After that we get some Kingdom Building support for technological facilities and learning centers based on technology level. To extent I felt the discussion of technology levels could have been discussed in terms of what kind of technology to allow in which age but Kingdom Building is nice. Don’t take my lack of excitement as a downside, I’m just biased because I tend to prefer playing and running heroic adventure rather than Kingdom Building so for the most part I just read through this section to make sure it made sense enough. I have nothing bad to say.
Then we get to the bit I was all worked up about: New technology. First there is a new crafting material: Plastic. OH MY GOD. Why has this not been covered before? It seems so obvious now. The plastic rules make sense enough. There is a bit of a glitch where I’m sure if the plastic takes 1.5 times damage from fire damage or the wearer itself. Its the first out of many points to bring up the question as to what happens for area effects. Logically if you’re hit with a fireball the plastic should take damage too but rules-wise this never happens with regular armor so I guess I won’t rule it that way.
Then we get to Augmentations, which are kind of the technological equivalent of magic weapon and armor properties. I don’t think it covers everything my imagination has conceived for technological weaponry but it covers quite a bit for the size of the PDF. You can put buzz saws on your weapons, make Captain Boomerang-type exploding thrown weapons, and plasma swords among other things. The armor augmentations cover some protection from firearms and beam weapons as well as just reinforcing the thing with ion tape. There are specific arms and armor that mix some of the augmentation with new functions. The entire section is just what I needed, including energy knuckles that deal a monk’s unarmed damage and a gravity hammer.
There’s also new glitches and AI for technological items somewhat mirroring intelligent magic items. It interacts with the skill chips from the Technology Guide which is probably the most interesting thing in the book. Then we get to technological artifact rules plus a new artifact, and new propulsion engines for vehicles. If you own any other vehicle book this is actually pretty useful. Really useful. I already have a use for it for a campaign.

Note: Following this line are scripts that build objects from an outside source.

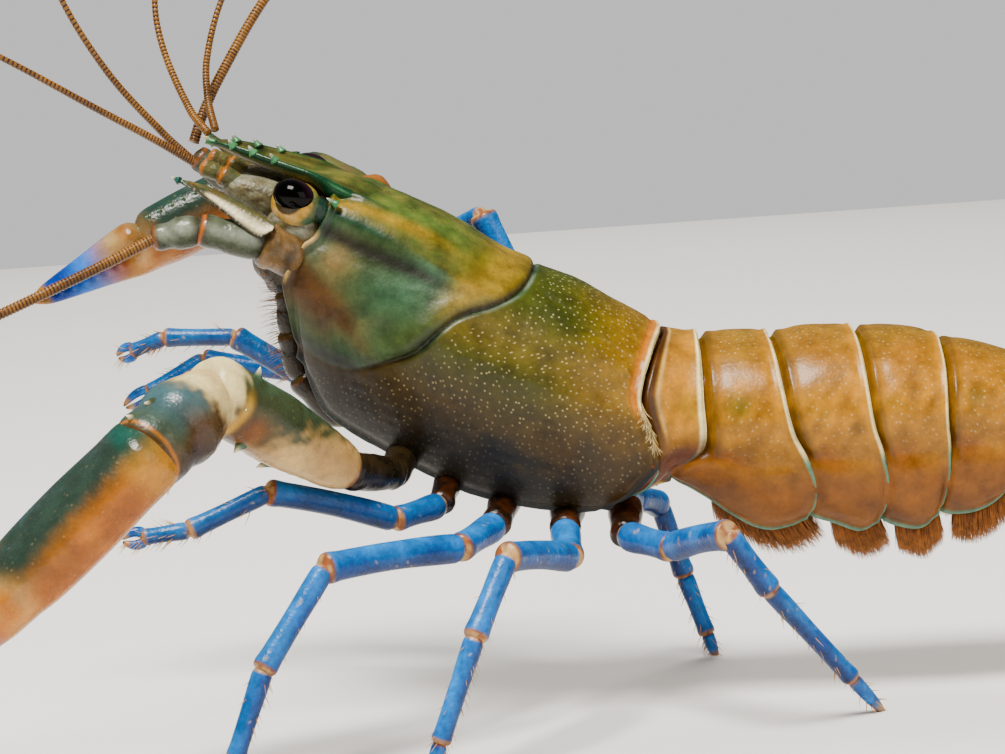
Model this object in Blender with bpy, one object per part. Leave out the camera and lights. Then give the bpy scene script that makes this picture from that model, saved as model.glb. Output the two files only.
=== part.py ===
"""A freshwater crayfish, Cherax boesemani, as a life-size still model in a walking pose.

Drawn in millimetres with the head towards -X, its left side towards -Y and the floor at Z = 0,
then written in metres about the middle of its footprint.
"""

import math
import random

import bmesh
import bpy
from mathutils import Matrix, Vector
from mathutils.bvhtree import BVHTree

# Driving dimensions, in millimetres and degrees
MM = 0.001
GAP = 0.33
SWELL = 0.24
LOWER_GAP_SHARE = 0.7
FOOTPRINT_CENTRE = Vector((27.63, 0.0, 0.0))

ROSTRUM_TIP = Vector((22.5, 0.0, 59.2))
CARAPACE_PITCH = 26.0
CARAPACE_ROLL = 12.0
SHELL_TURN = 70.0
FLAT_END_SIDES = 12

# Height, half width and lower edge of the carapace at a distance behind the rostrum's tip
SHELL_TOP = [(10, 2.0), (16.7, 2.4), (24.4, 2.3), (30.5, 1.2), (34.8, 0.7), (39.3, 0.9),
             (44.5, 0.2), (49.1, -0.3), (54, -1.0)]
SHELL_WIDTH = [(10, 7.6), (14, 8.2), (20, 9.6), (27, 11.0), (35, 11.5), (43, 11.6), (50, 10.7),
               (54, 10.2)]
SHELL_MID = [(10, -8.0), (20, -8.6), (35, -9.6), (54, -9.8)]
SHELL_LOW = [(14, -12.5), (15.8, -14.0), (18.1, -16.8), (21.2, -19.5), (27.4, -20.6), (36.3, -21.2),
             (40.4, -20.8), (45.6, -19.5), (49.3, -18.0), (51.4, -16.4), (54, -14.0)]
SHELL_EDGE = [(14, 6.2), (20, 6.6), (28, 7.4), (36, 8.2), (50, 8.6)]
SHELL_STEPS, SHELL_FIRST = 14, 11

# Front and rear margins of the carapace, from the mid-line (0) to the lower edge (1)
SHELL_FRONT = [(0, 12.5), (0.2, 13.6), (0.32, 13.6), (0.4, 12.4), (0.5, 12.3), (0.65, 13.2),
               (0.8, 14.3), (1, 16.5)]
SHELL_REAR = [(0, 49.1), (0.16, 48.8), (0.3, 49.0), (0.36, 49.6), (0.42, 51.2), (0.5, 53.0),
              (0.6, 53.5), (0.7, 53.2), (0.85, 52.4), (1, 50.8)]

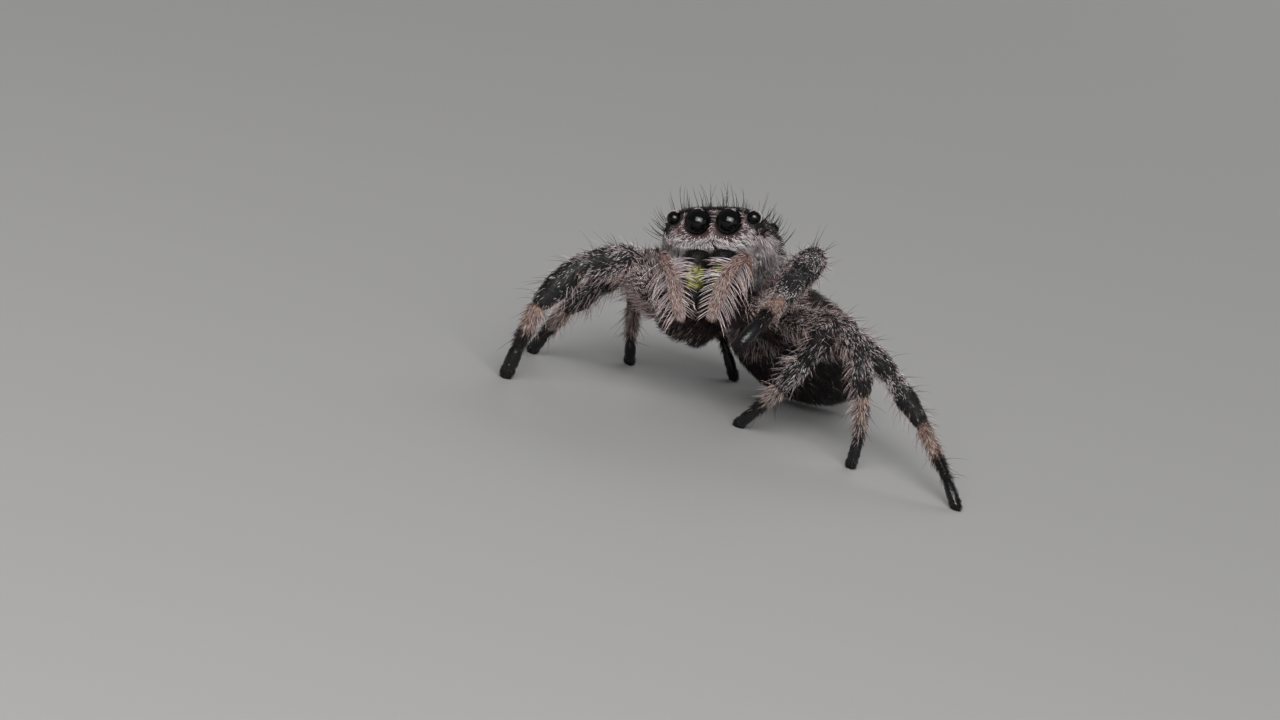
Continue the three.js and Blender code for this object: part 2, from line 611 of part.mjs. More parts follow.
// The head: bristles along the crown, a tuft beside the eyes and the hair of the cheek.
const headLocks = [
  {
    share: [0.03, 0.07], angle: [6, 58], lie: [0.2, -1, 0],
    count: 5, length: 0.62, width: 0.09, thick: 0.06, rise: 78, settle: 52, rings: 3,
  },
  {
    share: [0.07, 0.13], angle: [66, 96], lie: [0.4, -0.6, 1],
    count: 5, length: 0.6, width: 0.1, thick: 0.06, rise: 66, settle: 30, rings: 3,
  },
  {
    share: [0.03, 0.12], angle: [100, 142], lie: [0.2, 0.3, -1],
    count: 6, length: 0.42, width: 0.24, thick: 0.08, rise: 32, settle: 8, rings: 2,
  },
  {
    share: [0.2, 0.34], angle: [88, 134], lie: [0.1, 0.8, -1],
    count: 6, length: 0.46, width: 0.26, thick: 0.08, rise: 28, settle: 6, rings: 2,
  },
]
for (const { sign } of sides) {
  for (const tuft of headLocks) {
    for (let i = 0; i < tuft.count; i += 1) {
      const t = (i + 0.5 + 0.3 * random()) / tuft.count
      const share = THREE.MathUtils.lerp(...tuft.share, i % 2)
      const angle = sign * radians(THREE.MathUtils.lerp(...tuft.angle, t))
      const [x, y, z] = tuft.lie
      const root = carapacePoint(share, angle)
      const out = facing(carapacePoint, share, angle)
      addLock('carapace', root, out, vec(sign * x, y, z), varied(tuft), toWorld)
    }
  }
}

// The legs: overlapping locks along the top of each length, and a fringe under the femur.
const legLocks = [
  { piece: 'femur', segment: 0, span: [0.3, 0.74], angle: [-80, 80], count: 5, width: 0.3 },
  { piece: 'femur', segment: 0, span: [0.45, 0.72], angle: [140, 220], count: 2, width: 0.24 },
  { piece: 'patella', segment: 1, span: [0.15, 0.62], angle: [-95, 95], count: 5, width: 0.28 },
  { piece: 'tibia', segment: 2, span: [0.12, 0.6], angle: [-120, 120], count: 5, width: 0.26 },
  { piece: 'tarsus', segment: 3, span: [0.12, 0.58], angle: [-120, 120], count: 4, width: 0.18 },
]
const legLock = { length: 0.52, thick: 0.08, rise: 28, settle: 8, rings: 2 }
for (const { tag, row, joints, normal } of legs) {
  for (const { piece, segment, span, angle, count, width } of legLocks) {
    const [from, to] = joints.slice(segment, segment + 2)
    const ahead = to.clone().sub(from).normalize()
    const dorsal = normal.clone().cross(ahead)
    for (let i = 0; i < count; i += 1) {
      const u = THREE.MathUtils.lerp(...span, (i + 0.2 * random()) / (count - 1))
      const turn = radians(THREE.MathUtils.lerp(...angle, ((i + 0.5) * goldenStep) % 1))
      const out = dorsal.clone().multiplyScalar(Math.cos(turn)).addScaledVector(normal, Math.sin(turn))
      const root = alongLine(from, to, u).addScaledVector(out, limbRadius(row, segment, u) * legFlatness)
      addLock(`leg_${tag}_${piece}`, root, out, ahead, varied({ ...legLock, width }))
    }
  }
}

// The abdomen: rows of locks that lie towards its rear.
const abdomenRows = { count: 5, around: 6, span: [0.1, 0.78], angle: [-105, 105] }
const abdomenLock = { length: 0.8, width: 0.44, thick: 0.12, rise: 20, settle: 2, rings: 2 }
for (let i = 0; i < abdomenRows.count; i += 1) {
  for (let j = 0; j < abdomenRows.around; j += 1) {
    const share = THREE.MathUtils.lerp(...abdomenRows.span, (i + 0.2 * random()) / (abdomenRows.count - 1))
    const t = (j + (i % 2) / 2 + 0.25 * random()) / (abdomenRows.around - 0.5)
    const angle = radians(THREE.MathUtils.lerp(...abdomenRows.angle, t))
    const out = facing(abdomenPoint, share, angle)
    addLock('abdomen', abdomenPoint(share, angle), out, back, varied(abdomenLock), abdomenToWorld)
  }
}

// ---------------------------------------------------------------- nodes
// Each piece and its locks are fused; the largest closed surface is the node's mesh.
for (const [name, { solids, finish }] of pieces) {
  const body = wasm.Manifold.union(solids).decompose()
    .reduce((a, b) => (a.volume() > b.volume() ? a : b))
  const { vertProperties, triVerts } = body.getMesh()
  const geometry = new THREE.BufferGeometry()
  geometry.setAttribute('position', new THREE.BufferAttribute(vertProperties, 3))
  geometry.setIndex(new THREE.BufferAttribute(triVerts, 1))
  geometry.computeVertexNormals()
  const mesh = new THREE.Mesh(geometry, new THREE.MeshStandardMaterial(finish))
  mesh.name = name
  spider.add(mesh)
}

// The origin is the middle of the bounding box's floor.
const box = new THREE.Box3().setFromObject(spider, true)
const middle = box.getCenter(vec(0, 0, 0))
spider.position.set(-middle.x, -middle.y, 0)

export default spider
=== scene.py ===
import bpy
import numpy as np
from mathutils import Matrix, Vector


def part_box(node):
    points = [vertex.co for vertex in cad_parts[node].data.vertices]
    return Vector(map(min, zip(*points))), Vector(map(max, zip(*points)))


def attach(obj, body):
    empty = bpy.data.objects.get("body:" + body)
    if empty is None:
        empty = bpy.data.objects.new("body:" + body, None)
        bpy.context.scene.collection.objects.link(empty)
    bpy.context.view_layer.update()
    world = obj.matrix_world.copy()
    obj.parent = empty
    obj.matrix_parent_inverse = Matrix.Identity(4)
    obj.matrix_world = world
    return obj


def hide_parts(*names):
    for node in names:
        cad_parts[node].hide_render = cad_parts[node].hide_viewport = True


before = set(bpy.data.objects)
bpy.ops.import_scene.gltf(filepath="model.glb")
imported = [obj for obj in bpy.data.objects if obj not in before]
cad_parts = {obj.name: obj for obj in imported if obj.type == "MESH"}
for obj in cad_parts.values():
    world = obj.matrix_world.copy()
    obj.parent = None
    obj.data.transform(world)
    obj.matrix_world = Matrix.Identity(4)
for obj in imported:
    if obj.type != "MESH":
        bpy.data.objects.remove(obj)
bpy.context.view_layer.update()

# A young jumping spider, life size. Shapes are worked out in millimetres in the frame of the floor;
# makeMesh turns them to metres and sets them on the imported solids.

spider = {
    "carapaceLength": 3.1, "carapaceWidth": 2.5, "eyeHeight": 4.2,
    "turn": (-19.5, -18.5, -19.5),          # yaw, pitch and roll of head and thorax, degrees
    "abdomenTurn": (-51, -25, -8), "abdomen": (1.42, 3.8, 1.15),  # half width, length, half height
    "waist": (0, 2.95, -1.1), "waistStart": (0, 2.6, -1.12), "waistRadii": (0.17, 0.19),
    "eyesBack": 0.06,                       # how far the great eyes' middles lie behind the head's origin
    "coatDepth": 0.06,                      # how far the skin lies under the solids' surface
    "voxel": 0.045, "smoothing": (0.5, 6),  # cell of the grid that fuses the skin; strength and rounds
}


def unit(v):
    # each row divided by its own length
    return v / np.maximum(np.linalg.norm(v, axis=-1, keepdims=True), 1e-9)


def smoothCurve(pairs, x):
    # cubic through (place, value) pairs, whose slope at a pair is that of the line between its neighbours
    place, value = np.array(pairs, float).T
    last = len(place) - 1
    before, after = np.maximum(np.arange(last + 1) - 1, 0), np.minimum(np.arange(last + 1) + 1, last)
    slope = (value[after] - value[before]) / (place[after] - place[before])
    i = np.clip(np.searchsorted(place, x, "right") - 1, 0, last - 1)
    h = place[i + 1] - place[i]
    t = np.clip((x - place[i]) / h, 0, 1)
    rise = value[i] * (1 + 2 * t) * (1 - t) ** 2 + value[i + 1] * t * t * (3 - 2 * t)
    return rise + h * (slope[i] * t * (1 - t) ** 2 - slope[i + 1] * t * t * (1 - t))


def smoothStep(a, b, x):
    # 0 before a, 1 after b, and three t squared less two t cubed between
    t = np.clip((x - a) / (b - a), 0, 1)
    return t * t * (3 - 2 * t)


def turnMatrix(yaw, pitch, roll):
    # turn about y by roll, then about x by pitch, then about z by yaw
    return np.array(Matrix.Rotation(np.radians(yaw), 3, "Z") @ Matrix.Rotation(np.radians(pitch), 3, "X")
                    @ Matrix.Rotation(np.radians(roll), 3, "Y"))


bodyTurn, abdomenTurn = turnMatrix(*spider["turn"]), turnMatrix(*spider["abdomenTurn"])
up = np.array([0.0, 0.0, 1.0])


def bodyToFloor(points):
    # head frame (origin between the great eyes, x to the spider's left, y to its rear, z up), turned and
    # raised to the eyes' height
    return np.asarray(points, float) @ bodyTurn.T + up * spider["eyeHeight"]


waist = bodyToFloor(spider["waist"])
abdomenFront = waist + 0.3 * abdomenTurn[:, 1]


def abdomenToFloor(points):
    # abdomen frame (origin at its front end, y to its rear), turned and set behind the waist
    return np.asarray(points, float) @ abdomenTurn.T + abdomenFront


greatEyes = [sum(np.array(c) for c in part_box("eye_front_middle_" + side)) / 2 for side in "RL"]
# from the shapes' origin to the part's
shift = 1000 * sum(greatEyes) / 2 - bodyToFloor([0, spider["eyesBack"], 0])


def makeMesh(name, points, faces, colours=None, uv=None):
    # a piece in metres from points in mm and equally long faces; a fourth column of the colours is alpha
    mesh = bpy.data.meshes.new(name)
    corners = faces.shape[1]
    mesh.vertices.add(len(points))
    mesh.loops.add(faces.size)
    mesh.polygons.add(len(faces))
    mesh.vertices.foreach_set("co", ((points + shift) * 0.001).astype(np.float32).ravel())
    mesh.loops.foreach_set("vertex_index", faces.astype(np.int32).ravel())
    mesh.polygons.foreach_set("loop_start", np.arange(0, faces.size, corners, dtype=np.int32))
    mesh.polygons.foreach_set("use_smooth", np.ones(len(faces), bool))
    mesh.update(calc_edges=True)
    if colours is not None:
        tint = mesh.color_attributes.new("tint", "FLOAT_COLOR", "POINT")
        if colours.shape[1] == 3:
            colours = np.c_[colours, np.ones(len(colours))]
        tint.data.foreach_set("color", colours.astype(np.float32).ravel())
    if uv is not None:
        layer = mesh.uv_layers.new(name="OFBake")
        layer.data.foreach_set("uv", uv[faces.ravel()].astype(np.float32).ravel())
    piece = bpy.data.objects.new(name, mesh)
    bpy.context.scene.collection.objects.link(piece)
    return piece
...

Lastly there are new feats including robot and AI crafting feats, a thing recycling feat and a thing healing feat.
Bottomline: This book interacts really well with the technology guide and brings it to a new level. It brings technology to the Kingdom Building rules, gives actual means to make AI, introduces plastic and technological armor and weapon qualities and gives a means to put melee combat tactics into the future . Basically its everything I wanted and I love it.
There are some hiccups. There is a few weird points, like the stat blocks for the two AI being formatted differently and in the second one’s case missing it’s CR. The weapon damage from small to medium size is sometimes non-standard. These are among the occasional language that makes you have to re-read a bit carefully. Overall nothing comes out as completely unfunctional although there are situations that makes for DM fiat rulings like the situation with plastic and AoE fire attacks above.
So I wanted something and I got it with ignorable glitches. I think if you want to use the Technology Guide for a straight sci-fantasy game you need this product. Each item spun the wheels of my imagination and made me want more. It just makes the Technology Guide more complete for general use. I love it, and I’m going to use it so I guess I’m giving it 5 stars.
You can find this review and more over on malwing.blogspot.com
[5 of 5 Stars!]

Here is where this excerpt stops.